*Exercise instructions*. Repeat the listing below word for word, stopping after the line that contains "of the band.".

*Provided data*.
↓

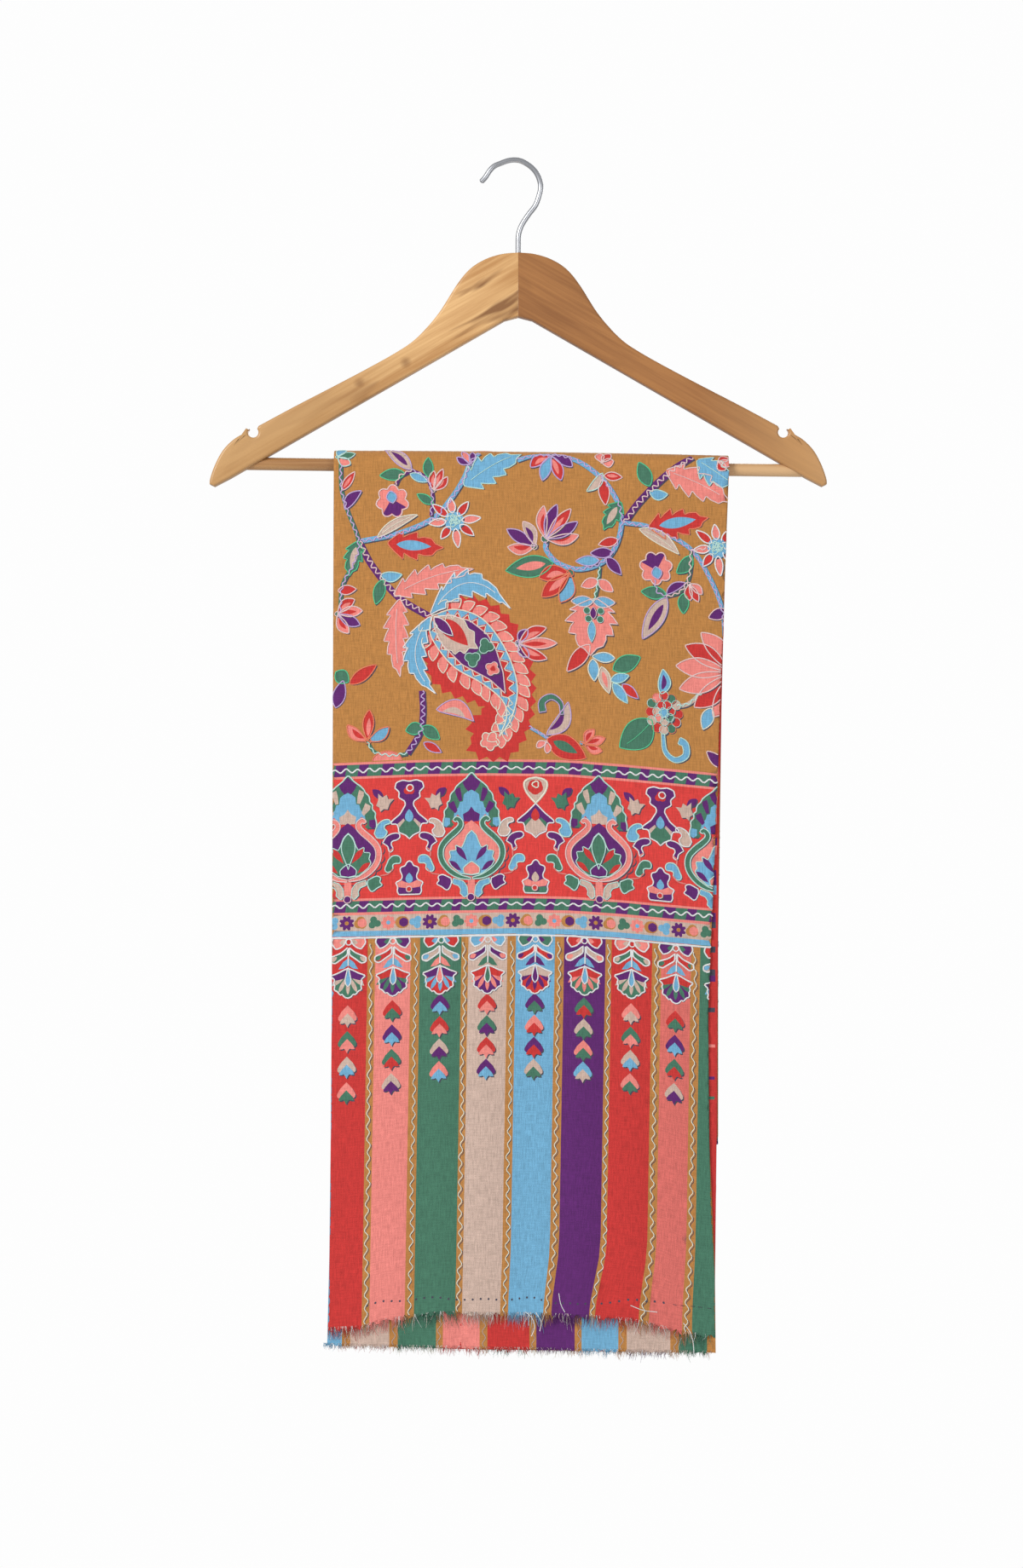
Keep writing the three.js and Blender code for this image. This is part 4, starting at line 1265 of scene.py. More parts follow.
# Dyes of the two kinds of medallion: horn, bulb, lotus, darts, heart, chips, low chip, bud, leg, curls
MEDALLIONS = (
    (GREEN, PINK, BLUE, PURPLE, PURPLE, PURPLE, BLUE, PINK, BLUE,
     (BEIGE, PURPLE, BLUE, PURPLE)),
    (PINK, PURPLE, GREEN, RED, BEIGE, BEIGE, PURPLE, PURPLE, BEIGE,
     (BLUE, PURPLE, GREEN, GREEN)),
)


def draw_medallion(pattern: Pattern, u: float, s: float, kind: int) -> None:
    """Draws one medallion of the band.

    Args:
        pattern: The design.
        u: Its middle across the cloth.
        s: Height of its bulb's middle.
        kind: Which of its two colourings it has.
    """
    at = np.array((u, s))
    horn_dye, ground, lotus, dart, heart, chip, low_chip, bud, leg_dye, curls = MEDALLIONS[kind]
    crown = mirrored(CROWN) + at
    pattern.fill(crown, GREEN, shadow=True)
    pattern.fill(mirrored(CROWN_FIELD) + at, BLUE)
    pattern.fill(mirrored(CROWN_HEART) + at, heart)
    pattern.fill(mirrored(CROWN_TOP) + at, PURPLE)
    for side in (1, -1):
        for shape, dye in zip(CROWN_CHIPS, (chip, chip, low_chip)):
            pattern.fill(np.array(shape) * (side, 1) + at, dye)
    pattern.sew(resample(crown, 1.2, False), MINT, 0.58)
    rim = scalloped(1, 20, 0.06, 4) * (24.2, 20.6) + (0, 1.4)
    # Rim and wing in the red painted lighter, as painted light
    pattern.fill(rim + at, SCARLET, shadow=True)
    pattern.fill(mirrored(CROWN_WING) + at,
                 SCARLET)
    pattern.fill(resample(mirrored(BULB) + at, 1.6, True), ground)
    pattern.outlined(mirrored(LOTUS) + at, lotus, MINT, 0.44)
    if kind:
        pattern.outlined(placed(petal(24, 9, 0.62), u, s - 9, math.pi / 2), GREEN, MINT, 0.44)
    for side in (1, -1):
        for x, y, length, width, lean in ((2.6, -4.6, 12.6, 3.9, 0.64), (6.3, -11, 10.8, 4.2, 0.91)):
            shape = placed(petal(length, width, 0.6), side * x, y, math.pi / 2 - side * lean)
            pattern.fill(shape + at, dart)
    pattern.outlined(mirrored(LOTUS_BUD) + at, bud, MINT, 0.44)
    for side in (1, -1):
        pattern.outlined(np.array(LEG) * (side, 1) + at, leg_dye, MINT, 0.42)
        for dye, shape in zip(curls, CURLS):
            curl = resample(smooth_path(np.array(shape) * (side, 1) + at, 1), 1.2, True)
            pattern.fill(curl, dye, shadow=True)
            pattern.sew(curl, WHITE if dye in (PURPLE, BEIGE) else MINT, 0.52, closed=True)
        for route in CURL_LINKS:
            pattern.sew(smooth_path(np.array(route) * (side, 1) + at, 1), PINK, 0.6)
        horn = smooth_path(np.array(HORN) * (side, 1) + at, 1.8)
        width = np.interp(np.arange(len(horn)), (0, 6, len(horn) * 0.7, len(horn) - 1), (1.2, 3.2, 3.8, 2.6))
        band = ribbon(horn, width)
        pattern.fill(band, horn_dye, shadow=True)
        pattern.sew(resample(band, 1.2, True), ROSE if kind else MINT, 0.5, closed=True)
    pattern.fill(mirrored(((0, -30.4), (2.2, -29.6), (2.6, -26), (2.2, -16.4))) + at, PINK)
    pattern.outlined(placed(scalloped(2.5, 8, 0.04, 2), u, s - 28.6), PURPLE, ROSE, 0.4)


# Right halves of the hanging flower and of the bud between two medallions
TRUMPET = (
    (0, 11), (2.5, 13.5), (7, 15.5), (7, 18), (8, 21), (12, 21), (12, 22.5), (6, 27.5), (2.5, 33.5),
    (3, 36), (7, 38.5), (6.5, 42), (9.5, 45), (8.5, 48.5), (4.5, 50), (0, 49),
)
TRUMPET_RING = (
    (0, 34), (2.5, 36.5), (6, 41), (7.5, 45), (7.5, 48), (5, 50), (0, 51),
)
TRUMPET_CUP = ((0, 11.5), (2.5, 14), (7, 16), (6.5, 18.5), (4.5, 21), (2, 24), (0, 24.5))
TRUMPET_SIDE = ((3, 18), (7, 18), (7.5, 21), (3.5, 24.5), (2.5, 22))
BUD = (
    (0, -26), (7, -26), (8, -23.5), (7.5, -21), (9, -18), (5, -16), (4.5, -13.5), (6, -10.5), (6, -8),
    (2.5, -7), (2, -5), (0, -3.5),
)
BUD_FOOT = ((0, -26), (7, -26), (7.5, -23.5), (7, -21.5), (0, -22))
BUD_CUP = ((0, -22), (7, -21), (8.5, -18), (5, -16.5), (2, -18), (0, -18.5))
TULIP = (
    (0, -6.5), (1.5, -4), (4, -3.5), (4, 0.5), (5.5, 4.5), (2, 3), (0, 5.5),
)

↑

*Task response*.
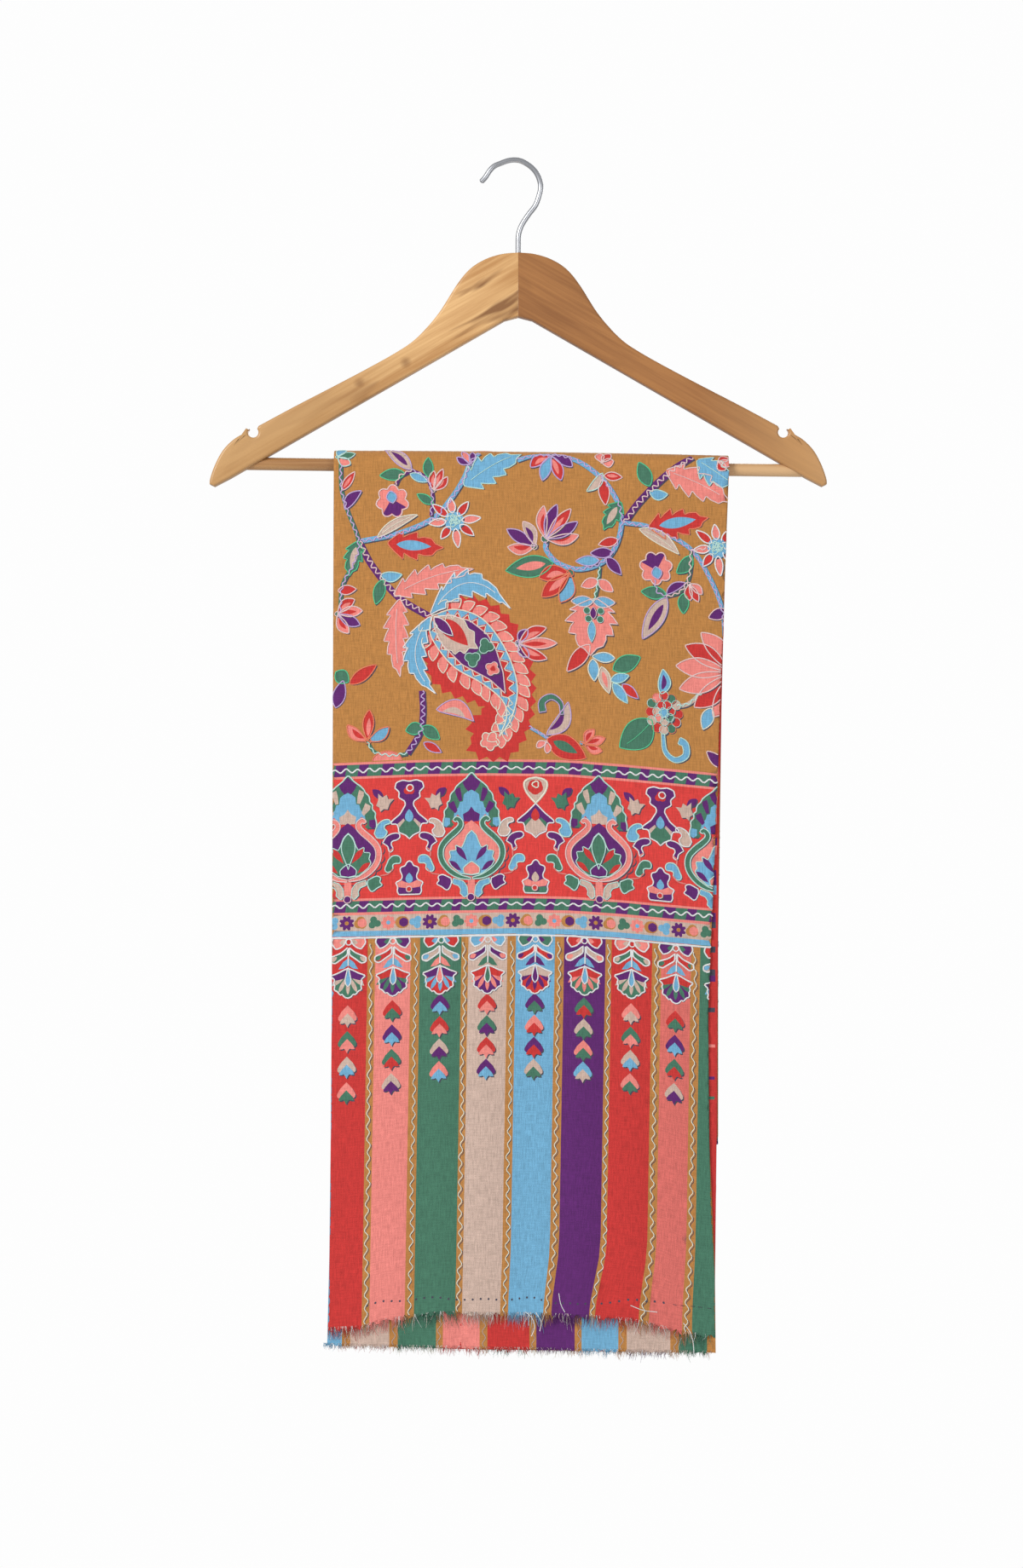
Keep writing the three.js and Blender code for this image. This is part 4, starting at line 1265 of scene.py. More parts follow.
# Dyes of the two kinds of medallion: horn, bulb, lotus, darts, heart, chips, low chip, bud, leg, curls
MEDALLIONS = (
    (GREEN, PINK, BLUE, PURPLE, PURPLE, PURPLE, BLUE, PINK, BLUE,
     (BEIGE, PURPLE, BLUE, PURPLE)),
    (PINK, PURPLE, GREEN, RED, BEIGE, BEIGE, PURPLE, PURPLE, BEIGE,
     (BLUE, PURPLE, GREEN, GREEN)),
)


def draw_medallion(pattern: Pattern, u: float, s: float, kind: int) -> None:
    """Draws one medallion of the band.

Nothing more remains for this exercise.